**THE REQUEST**
Everything from the line containing "zip(*points))), Vector(map(max, zip(*points)))" down to the line containing "for node in" is to be returned exactly; include both boundary lines and leave out all others.

━━━━━━━━━━━━━━━━━━━━

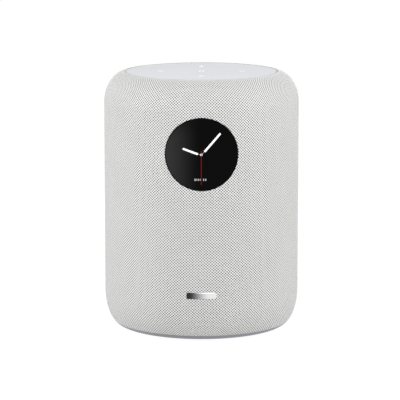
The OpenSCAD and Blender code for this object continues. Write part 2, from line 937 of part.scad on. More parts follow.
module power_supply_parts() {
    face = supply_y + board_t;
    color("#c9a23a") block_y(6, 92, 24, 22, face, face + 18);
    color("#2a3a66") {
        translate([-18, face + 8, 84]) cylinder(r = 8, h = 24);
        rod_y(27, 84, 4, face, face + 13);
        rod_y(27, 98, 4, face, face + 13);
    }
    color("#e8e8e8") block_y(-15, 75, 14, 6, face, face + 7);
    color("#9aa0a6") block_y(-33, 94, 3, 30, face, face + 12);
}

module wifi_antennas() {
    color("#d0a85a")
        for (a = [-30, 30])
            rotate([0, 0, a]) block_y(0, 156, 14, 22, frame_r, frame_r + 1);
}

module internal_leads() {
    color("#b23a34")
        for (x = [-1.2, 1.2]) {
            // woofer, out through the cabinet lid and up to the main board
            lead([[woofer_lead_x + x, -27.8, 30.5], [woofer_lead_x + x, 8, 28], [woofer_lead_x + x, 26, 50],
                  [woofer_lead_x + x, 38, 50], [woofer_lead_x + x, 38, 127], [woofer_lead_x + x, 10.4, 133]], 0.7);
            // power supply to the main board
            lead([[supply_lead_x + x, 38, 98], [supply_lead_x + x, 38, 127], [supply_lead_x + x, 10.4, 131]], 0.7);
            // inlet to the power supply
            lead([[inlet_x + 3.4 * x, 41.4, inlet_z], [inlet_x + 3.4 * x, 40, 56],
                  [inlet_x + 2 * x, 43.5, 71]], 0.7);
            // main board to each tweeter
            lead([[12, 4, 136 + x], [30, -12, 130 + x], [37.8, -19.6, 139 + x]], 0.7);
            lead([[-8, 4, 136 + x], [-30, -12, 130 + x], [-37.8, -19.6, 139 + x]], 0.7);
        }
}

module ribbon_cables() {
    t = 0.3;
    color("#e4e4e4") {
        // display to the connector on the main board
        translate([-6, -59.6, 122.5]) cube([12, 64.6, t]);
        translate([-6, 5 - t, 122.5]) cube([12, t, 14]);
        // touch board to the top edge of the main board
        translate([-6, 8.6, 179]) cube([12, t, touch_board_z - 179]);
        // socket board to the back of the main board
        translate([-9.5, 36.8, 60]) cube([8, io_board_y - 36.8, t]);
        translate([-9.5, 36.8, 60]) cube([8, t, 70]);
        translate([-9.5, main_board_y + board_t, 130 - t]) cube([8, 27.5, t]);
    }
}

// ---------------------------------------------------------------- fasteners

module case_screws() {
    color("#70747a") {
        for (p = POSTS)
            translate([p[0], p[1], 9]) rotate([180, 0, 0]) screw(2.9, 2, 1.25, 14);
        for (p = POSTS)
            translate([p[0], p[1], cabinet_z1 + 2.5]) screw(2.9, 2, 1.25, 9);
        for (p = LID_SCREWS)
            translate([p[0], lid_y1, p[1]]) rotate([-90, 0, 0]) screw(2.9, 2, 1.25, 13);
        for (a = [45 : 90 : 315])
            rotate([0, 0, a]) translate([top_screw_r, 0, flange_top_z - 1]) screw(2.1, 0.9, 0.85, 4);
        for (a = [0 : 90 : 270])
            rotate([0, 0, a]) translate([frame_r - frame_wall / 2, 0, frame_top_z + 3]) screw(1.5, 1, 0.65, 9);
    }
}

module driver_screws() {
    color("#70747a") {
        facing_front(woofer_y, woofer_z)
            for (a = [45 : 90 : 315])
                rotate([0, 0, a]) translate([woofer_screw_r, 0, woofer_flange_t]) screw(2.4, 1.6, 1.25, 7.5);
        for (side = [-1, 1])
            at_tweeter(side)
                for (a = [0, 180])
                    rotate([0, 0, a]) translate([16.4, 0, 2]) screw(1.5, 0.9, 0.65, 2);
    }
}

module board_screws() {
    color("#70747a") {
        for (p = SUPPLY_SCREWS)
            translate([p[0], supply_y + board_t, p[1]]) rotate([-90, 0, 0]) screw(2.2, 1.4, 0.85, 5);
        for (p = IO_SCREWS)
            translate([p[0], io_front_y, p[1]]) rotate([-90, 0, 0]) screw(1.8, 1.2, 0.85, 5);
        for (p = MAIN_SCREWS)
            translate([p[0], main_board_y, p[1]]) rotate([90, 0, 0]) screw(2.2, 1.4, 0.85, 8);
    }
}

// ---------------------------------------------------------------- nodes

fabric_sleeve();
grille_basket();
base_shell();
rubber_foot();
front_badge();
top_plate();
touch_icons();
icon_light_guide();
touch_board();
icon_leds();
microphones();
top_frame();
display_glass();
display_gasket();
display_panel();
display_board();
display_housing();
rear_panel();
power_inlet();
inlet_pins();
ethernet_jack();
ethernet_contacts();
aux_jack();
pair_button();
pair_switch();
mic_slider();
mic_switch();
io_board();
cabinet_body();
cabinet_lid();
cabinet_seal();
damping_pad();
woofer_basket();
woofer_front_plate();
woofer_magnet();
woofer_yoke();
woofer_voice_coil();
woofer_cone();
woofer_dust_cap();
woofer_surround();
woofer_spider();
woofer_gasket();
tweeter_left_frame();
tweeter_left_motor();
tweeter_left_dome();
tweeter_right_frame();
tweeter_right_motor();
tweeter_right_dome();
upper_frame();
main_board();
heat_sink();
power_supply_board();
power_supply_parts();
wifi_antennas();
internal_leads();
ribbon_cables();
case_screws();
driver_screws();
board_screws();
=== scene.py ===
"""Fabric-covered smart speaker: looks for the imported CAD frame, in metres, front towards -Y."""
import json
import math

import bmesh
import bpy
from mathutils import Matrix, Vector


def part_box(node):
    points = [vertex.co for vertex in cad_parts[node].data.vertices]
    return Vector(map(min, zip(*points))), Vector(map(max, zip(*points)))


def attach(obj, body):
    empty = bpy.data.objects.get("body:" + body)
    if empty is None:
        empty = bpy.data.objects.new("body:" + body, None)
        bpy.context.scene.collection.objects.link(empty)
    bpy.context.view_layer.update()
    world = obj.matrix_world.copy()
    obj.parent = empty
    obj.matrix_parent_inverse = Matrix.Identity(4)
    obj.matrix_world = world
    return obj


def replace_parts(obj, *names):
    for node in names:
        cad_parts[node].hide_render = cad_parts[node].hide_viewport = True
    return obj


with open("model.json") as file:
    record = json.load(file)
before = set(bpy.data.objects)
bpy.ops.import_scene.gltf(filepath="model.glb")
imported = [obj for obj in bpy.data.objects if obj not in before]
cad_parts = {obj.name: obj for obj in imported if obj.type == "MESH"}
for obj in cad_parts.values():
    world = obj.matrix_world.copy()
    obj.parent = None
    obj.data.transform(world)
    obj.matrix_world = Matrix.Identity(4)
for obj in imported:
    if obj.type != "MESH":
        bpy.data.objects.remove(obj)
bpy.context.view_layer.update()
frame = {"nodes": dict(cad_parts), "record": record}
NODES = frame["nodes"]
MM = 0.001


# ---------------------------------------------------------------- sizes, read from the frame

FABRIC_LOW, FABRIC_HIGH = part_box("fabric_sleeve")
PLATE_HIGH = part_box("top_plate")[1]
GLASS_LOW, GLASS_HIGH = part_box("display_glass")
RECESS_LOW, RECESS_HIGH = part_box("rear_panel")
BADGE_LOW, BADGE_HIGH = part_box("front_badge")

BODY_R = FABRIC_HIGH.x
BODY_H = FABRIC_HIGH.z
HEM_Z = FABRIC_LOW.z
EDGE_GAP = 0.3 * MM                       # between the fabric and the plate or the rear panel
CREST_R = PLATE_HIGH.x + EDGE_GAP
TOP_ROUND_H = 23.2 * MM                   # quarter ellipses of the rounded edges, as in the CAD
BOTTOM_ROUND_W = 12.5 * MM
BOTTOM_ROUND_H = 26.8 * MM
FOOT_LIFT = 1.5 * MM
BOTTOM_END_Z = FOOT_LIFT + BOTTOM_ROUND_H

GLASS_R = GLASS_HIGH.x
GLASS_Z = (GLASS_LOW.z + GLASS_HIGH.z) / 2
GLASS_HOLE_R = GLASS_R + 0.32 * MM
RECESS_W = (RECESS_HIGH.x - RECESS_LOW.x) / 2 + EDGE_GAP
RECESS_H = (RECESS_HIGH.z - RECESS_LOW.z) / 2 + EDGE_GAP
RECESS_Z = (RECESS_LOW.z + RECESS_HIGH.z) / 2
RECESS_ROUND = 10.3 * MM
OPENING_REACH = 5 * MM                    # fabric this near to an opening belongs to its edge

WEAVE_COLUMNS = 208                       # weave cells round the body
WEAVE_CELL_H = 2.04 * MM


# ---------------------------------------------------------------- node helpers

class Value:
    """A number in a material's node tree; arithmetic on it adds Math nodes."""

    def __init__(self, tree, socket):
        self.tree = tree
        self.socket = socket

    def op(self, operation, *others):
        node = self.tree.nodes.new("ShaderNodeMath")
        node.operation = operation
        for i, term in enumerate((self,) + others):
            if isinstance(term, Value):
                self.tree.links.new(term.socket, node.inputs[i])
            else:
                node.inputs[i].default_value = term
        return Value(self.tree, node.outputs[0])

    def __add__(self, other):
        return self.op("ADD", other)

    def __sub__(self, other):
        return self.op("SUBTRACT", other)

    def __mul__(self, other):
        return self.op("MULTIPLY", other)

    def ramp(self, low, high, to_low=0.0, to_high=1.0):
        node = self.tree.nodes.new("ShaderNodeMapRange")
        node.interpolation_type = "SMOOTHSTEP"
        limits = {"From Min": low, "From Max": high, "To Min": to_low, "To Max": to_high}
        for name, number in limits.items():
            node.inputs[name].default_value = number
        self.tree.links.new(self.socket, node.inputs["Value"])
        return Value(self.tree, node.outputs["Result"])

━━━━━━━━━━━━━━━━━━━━

**COMPLETED EXERCISE**
    return Vector(map(min, zip(*points))), Vector(map(max, zip(*points)))


def attach(obj, body):
    empty = bpy.data.objects.get("body:" + body)
    if empty is None:
        empty = bpy.data.objects.new("body:" + body, None)
        bpy.context.scene.collection.objects.link(empty)
    bpy.context.view_layer.update()
    world = obj.matrix_world.copy()
    obj.parent = empty
    obj.matrix_parent_inverse = Matrix.Identity(4)
    obj.matrix_world = world
    return obj


def replace_parts(obj, *names):
    for node in names:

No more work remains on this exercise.